• **Do this**: Restate the span of lines that starts with the line containing "module lifting_eye(x, turn)" and ends with the line containing "cad_parts[node].hide_render = cad_parts[node].hide_viewport", word for word, including both, with nothing else.

(Records from a data collection)

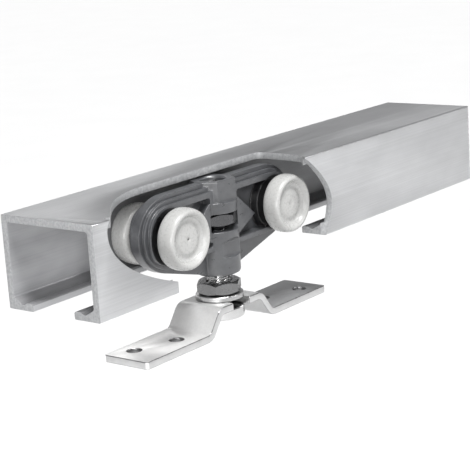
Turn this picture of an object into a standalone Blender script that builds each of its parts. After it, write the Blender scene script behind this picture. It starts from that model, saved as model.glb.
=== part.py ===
"""Top-hung sliding door running gear: a cut length of track, a four-wheel trolley and its hanger plate.

The frame: +X along the track, +Y from its cut-away front wall to its back wall, +Z up.
The origin is on the track's top face, halfway between its walls and halfway along its uncut stretch.
"""

import math

import bmesh
import bpy
from mathutils import Matrix, Vector
from mathutils.geometry import interpolate_bezier

MM = 0.001
GAP = 0.3 * MM  # between pieces that touch

# Track: an aluminium channel with a slot between two running lips
TRACK_LENGTH = 266 * MM
TRACK_WIDTH = 46 * MM
TRACK_HEIGHT = 36 * MM
TRACK_WALL = 2.8 * MM
LIP_WIDTH = 12.6 * MM
LIP_BEAD_TOP = 3.0 * MM
LIP_BEAD_ROOT = 9.2 * MM
LIP_VALLEY_TOP = 2.2 * MM
LIP_VALLEY = (6.9 * MM, 7.9 * MM)
LIP_FOOT_TOP = 4.5 * MM
ORIGIN_FROM_END = 200 * MM  # the origin's distance from the near end, over the uncut stretch

# Cut-away window in the track's front and top walls, measured from the track's near end
WINDOW_LEFT = 7.4 * MM
WINDOW_TOP_LEFT = 9.0 * MM
WINDOW_TOP_RIGHT = 124.6 * MM
WINDOW_RIGHT = 147.0 * MM
WINDOW_DEPTH = 28.0 * MM
WINDOW_TOP_END = 132.7 * MM
LIP_CUT = (43.5 * MM, 141.5 * MM)

# Trolley
TROLLEY_FROM_END = 95.4 * MM
AXLE_SPACING = 68 * MM
AXLE_HEIGHT = 15.8 * MM
AXLE_RADIUS = 3.0 * MM
WHEEL_RADIUS = 12.5 * MM
WHEEL_OFFSET = 12.0 * MM  # wheel's middle from the trolley's middle plane

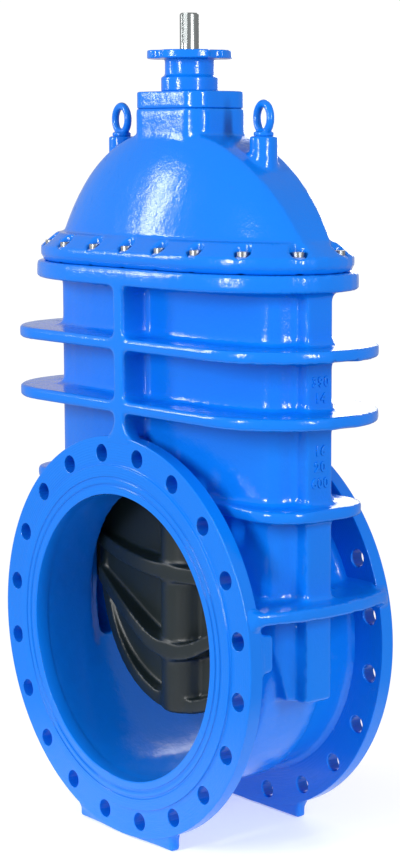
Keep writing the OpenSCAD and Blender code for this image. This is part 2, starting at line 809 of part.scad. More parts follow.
// disc through the point z0 under the stem and through z1 at the wedge's edge
module sag_disc(z0, z1) {
    r = (wedge_r * wedge_r + (z1 - z0) * (z1 - z0)) / (2 * (z1 - z0));
    translate([0, z0 + r]) circle(r, $fn = 180);
}

// outline of the wedge across the pipe, about its own centre
module wedge_outline() {
    circle(wedge_r, $fn = 180);
    translate([-wedge_r, 0]) square([2 * wedge_r, wedge_side_h]);
    intersection() {
        translate([0, wedge_crown_h - wedge_crown_r]) circle(wedge_crown_r);
        translate([-wedge_r, 0]) square([2 * wedge_r, wedge_crown_h + over]);
    }
}

// outline of the sealing rim, up to the top of the wedge's straight sides
module wedge_rim() {
    inner_r = wedge_r - rim_w;
    difference() {
        wedge_outline();
        circle(inner_r, $fn = 180);
        translate([-inner_r, 0]) square([2 * inner_r, wedge_r]);
        translate([-bore_r, wedge_side_h - over]) square([2 * bore_r, wedge_r]);
    }
}

// line of the middle band with its lowest point at z: a round bend with straight sides
function bend_line(z) =
    let (
        a = mid_band_slope,
        turn_x = mid_band_r * sin(a),
        turn_z = z + mid_band_r * (1 - cos(a)),
        end_z = turn_z + (wedge_r - turn_x) * tan(a))
    concat(
        [[-wedge_r, end_z]],
        arc([0, z + mid_band_r], mid_band_r, -90 - a, -90 + a, 24),
        [[wedge_r, end_z]]);

// the bands: the middle one bends under the column, the upper one sags
module wedge_bands() {
    half_w = wedge_r - rim_w / 2;
    foot = bend_line(-mid_band_drop);
    top = bend_line(wedge_band_h - mid_band_drop);
    intersection() {
        union() {
            polygon(concat(foot, [for (i = [len(top) - 1:-1:0]) top[i]]));
            difference() {
                sag_disc(-top_band_drop, top_band_rise - top_band_drop);
                sag_disc(wedge_band_h - top_band_drop, wedge_band_h + top_band_rise - top_band_drop);
            }
        }
        square([2 * half_w, 2 * wedge_r], center = true);
        circle(wedge_r, $fn = 180);
    }
}

module wedge() {
    reach = band_mid_half_t + over;
    color("#2a2d2e") translate([0, 0, wedge_z]) difference() {
        union() {
            across(-wedge_web_half_t, wedge_web_half_t) wedge_outline();
            intersection() {
                across(-reach, reach) wedge_rim();
                slab(-wedge_r - over, wedge_crown_h)
                    lens_plan(wedge_r, rim_mid_half_t, rim_end_half_t);
            }
            intersection() {
                across(-reach, reach) wedge_bands();
                slab(-wedge_r - over, wedge_crown_h)
                    lens_plan(wedge_r, band_mid_half_t, band_end_half_t);
            }
            intersection() {
                slab(-wedge_r, column_h) circle(column_r);
                across(-reach, reach) union() {
                    circle(wedge_r, $fn = 180);
                    translate([-column_r, 0]) square([2 * column_r, column_h]);
                }
            }
            slab(0, nut_top_h) circle(nut_housing_r);
        }
        slab(screw_room - wedge_r, nut_top_h + over) circle(d = screw_d + 2 * screw_gap);
        slab(nut_top_h - nut_h, nut_top_h + over) circle(d = nut_d);
    }
}

module stem_nut() {
    color("#b08d3c") stem_ring(screw_d / 2 + stem_gap, nut_d / 2, nut_top_z - nut_h, nut_top_z);
}

module guide_shoe() {
    translate([wedge_r, -shoe_half_w, wedge_z + wedge_side_h - shoe_len])
        cube([rail_top_x - shoe_gap - wedge_r, 2 * shoe_half_w, shoe_len]);
}

module guide_shoe_left() {
    color("#3a3a3a") mirror([1, 0, 0]) guide_shoe();
}

module guide_shoe_right() {
    color("#3a3a3a") guide_shoe();
}

module lifting_eye(x, turn) {
    wire_r = eye_wire_d / 2;
    ring_r = eye_d / 2 - wire_r;
    color("#1565e8") translate([x, 0, eye_boss_z]) rotate(turn) {
        translate([0, 0, eye_d / 2]) rotate([90, 0, 0])
            rotate_extrude() translate([ring_r, 0]) circle(wire_r);
        cylinder(d = eye_collar_d, h = eye_collar_h);
        translate([0, 0, -eye_thread_len]) cylinder(d = eye_thread_d, h = eye_thread_len + over);
    }
}

module lifting_eye_left() {
    lifting_eye(-eye_x, eye_turn_left);
}

module lifting_eye_right() {
    lifting_eye(eye_x, eye_turn_right);
}

body();
bonnet();
bonnet_gasket();
back_seal();
bearing_cover();
cover_gasket();
top_flange();
housing_gasket();
thrust_washer_lower();
thrust_washer_upper();
seal_bush();
seal_rings();
wiper_ring();
stem();
wedge();
stem_nut();
guide_shoe_left();
guide_shoe_right();
lifting_eye_left();
lifting_eye_right();
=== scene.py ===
"""A large flanged gate valve of epoxy coated iron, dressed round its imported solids. Metres, Z up."""
import math

import bmesh
import bpy
import numpy as np
import openvdb
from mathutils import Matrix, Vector


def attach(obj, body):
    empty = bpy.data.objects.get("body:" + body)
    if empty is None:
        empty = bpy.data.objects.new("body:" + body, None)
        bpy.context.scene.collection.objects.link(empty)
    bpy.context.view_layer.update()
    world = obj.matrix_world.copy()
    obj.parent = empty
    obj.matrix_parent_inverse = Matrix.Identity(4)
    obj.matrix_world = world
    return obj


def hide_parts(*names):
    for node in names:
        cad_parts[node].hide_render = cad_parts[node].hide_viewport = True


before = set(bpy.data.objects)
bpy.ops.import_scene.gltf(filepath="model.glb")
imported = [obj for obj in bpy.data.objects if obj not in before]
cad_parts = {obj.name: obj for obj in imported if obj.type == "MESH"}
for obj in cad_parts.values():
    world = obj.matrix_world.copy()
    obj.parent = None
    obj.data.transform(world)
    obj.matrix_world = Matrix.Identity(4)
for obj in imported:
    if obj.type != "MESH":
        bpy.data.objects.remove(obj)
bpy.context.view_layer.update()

# ---- Studio: a pale floor that runs into a white surround -------------------
# The viewpoint stands to the right of the shown pipe flange. Tall strips of
# light face that flange, the dome and the valve's end, and a broad one its back.
VIEW_AZIMUTH = math.radians(49.69)
VIEW_ELEVATION = math.radians(7.78)
VIEW_DISTANCE = 4.4856
VIEW_SIDE = 0.1446
VIEW_HEIGHT = 0.8417
VIEW_LENS = 89.48
VIEW_SHIFT = -0.0699
SENSOR_WIDTH = 36

to_camera = Vector((
    math.sin(VIEW_AZIMUTH) * math.cos(VIEW_ELEVATION),
    -math.cos(VIEW_AZIMUTH) * math.cos(VIEW_ELEVATION),
    math.sin(VIEW_ELEVATION),
))
to_right = Vector((math.cos(VIEW_AZIMUTH), math.sin(VIEW_AZIMUTH), 0))
camera = bpy.data.objects.new("camera", bpy.data.cameras.new("camera"))
camera.data.lens = VIEW_LENS
camera.data.sensor_width = SENSOR_WIDTH
camera.data.shift_x = VIEW_SHIFT
camera.location = to_right * VIEW_SIDE + Vector((0, 0, VIEW_HEIGHT)) + to_camera * VIEW_DISTANCE
camera.rotation_mode = "QUATERNION"
camera.rotation_quaternion = (-to_camera).to_track_quat("-Z", "Y")
bpy.context.scene.collection.objects.link(camera)
bpy.context.scene.camera = camera
bpy.context.scene.view_settings.view_transform = "Standard"


def linear(hex_colour):
    """An sRGB hex colour as linear red, green, blue and a full alpha."""
    channels = [int(hex_colour[i:i + 2], 16) / 255 for i in (1, 3, 5)]
    return tuple(c / 12.92 if c <= 0.04045 else ((c + 0.055) / 1.055) ** 2.4 for c in channels) + (1,)


def add(tree, kind, inputs=None, **settings):
    """Adds a node with its settings. Inputs go by name or number, and one that is a socket is linked."""
    node = tree.nodes.new(kind)
    for name, value in settings.items():
        setattr(node, name, value)
    for name, value in (inputs or {}).items():
        if isinstance(value, bpy.types.NodeSocket):
            tree.links.new(value, node.inputs[name])
        else:
            node.inputs[name].default_value = value
    return node


def new_material(name):
    """An empty node material and its tree."""
    material = bpy.data.materials.new(name)
    material.use_nodes = True
    material.node_tree.nodes.clear()
    return material, material.node_tree


def strip_light(name, place, width, height, power):
    """A tall strip of light that faces the middle of the valve."""
    light = bpy.data.objects.new(name, bpy.data.lights.new(name, "AREA"))
    light.data.shape = "RECTANGLE"
    light.data.size = width
    light.data.size_y = height
    light.data.energy = power
    light.location = place
    light.rotation_mode = "QUATERNION"
    light.rotation_quaternion = (Vector((0, 0, VIEW_HEIGHT)) - Vector(place)).to_track_quat("-Z", "Y")
    bpy.context.scene.collection.objects.link(light)


strip_light("light_front", place=(0.2, -3.6, 1.9), width=0.28, height=1.7, power=94)
strip_light("light_dome", place=(-2.63, -2.37, 2.3), width=0.36, height=1.6, power=46)
strip_light("light_end", place=(3.6, -0.3, 2.0), width=0.22, height=1.7, power=86)
strip_light("light_back", place=(-2.4, 3.2, 2.2), width=1.2, height=2.0, power=30)

# A white backdrop, which lights the valve only from behind: the room is dim.
ROOM_FILL = 0.45
BACKDROP_GLOW = 0.66
BACKDROP_WHITE = 1.05
BACKDROP_EDGE = 0.91
BACKDROP_CORE = 0.966
sky = bpy.data.worlds.new("white_backdrop_in_dim_room")
sky.use_nodes = True
tree = sky.node_tree
toward = add(tree, "ShaderNodeTexCoord").outputs["Generated"]
behind = add(tree, "ShaderNodeVectorMath", {0: toward, 1: tuple(-to_camera)}, operation="DOT_PRODUCT")
backdrop = add(tree, "ShaderNodeMapRange", {
    "Value": behind.outputs["Value"], "From Min": BACKDROP_EDGE, "From Max": BACKDROP_CORE,
    "To Min": ROOM_FILL, "To Max": BACKDROP_GLOW,
}, interpolation_type="SMOOTHSTEP")
seen = add(tree, "ShaderNodeMix", {
    "Factor": add(tree, "ShaderNodeLightPath").outputs["Is Camera Ray"],
    "A": backdrop.outputs[0], "B": BACKDROP_WHITE,
})
tree.links.new(seen.outputs[0], tree.nodes["Background"].inputs["Strength"])
tree.nodes["Background"].inputs["Color"].default_value = linear("#ffffff")
bpy.context.scene.world = sky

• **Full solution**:
module lifting_eye(x, turn) {
    wire_r = eye_wire_d / 2;
    ring_r = eye_d / 2 - wire_r;
    color("#1565e8") translate([x, 0, eye_boss_z]) rotate(turn) {
        translate([0, 0, eye_d / 2]) rotate([90, 0, 0])
            rotate_extrude() translate([ring_r, 0]) circle(wire_r);
        cylinder(d = eye_collar_d, h = eye_collar_h);
        translate([0, 0, -eye_thread_len]) cylinder(d = eye_thread_d, h = eye_thread_len + over);
    }
}

module lifting_eye_left() {
    lifting_eye(-eye_x, eye_turn_left);
}

module lifting_eye_right() {
    lifting_eye(eye_x, eye_turn_right);
}

body();
bonnet();
bonnet_gasket();
back_seal();
bearing_cover();
cover_gasket();
top_flange();
housing_gasket();
thrust_washer_lower();
thrust_washer_upper();
seal_bush();
seal_rings();
wiper_ring();
stem();
wedge();
stem_nut();
guide_shoe_left();
guide_shoe_right();
lifting_eye_left();
lifting_eye_right();
=== scene.py ===
"""A large flanged gate valve of epoxy coated iron, dressed round its imported solids. Metres, Z up."""
import math

import bmesh
import bpy
import numpy as np
import openvdb
from mathutils import Matrix, Vector


def attach(obj, body):
    empty = bpy.data.objects.get("body:" + body)
    if empty is None:
        empty = bpy.data.objects.new("body:" + body, None)
        bpy.context.scene.collection.objects.link(empty)
    bpy.context.view_layer.update()
    world = obj.matrix_world.copy()
    obj.parent = empty
    obj.matrix_parent_inverse = Matrix.Identity(4)
    obj.matrix_world = world
    return obj


def hide_parts(*names):
    for node in names:
        cad_parts[node].hide_render = cad_parts[node].hide_viewport = True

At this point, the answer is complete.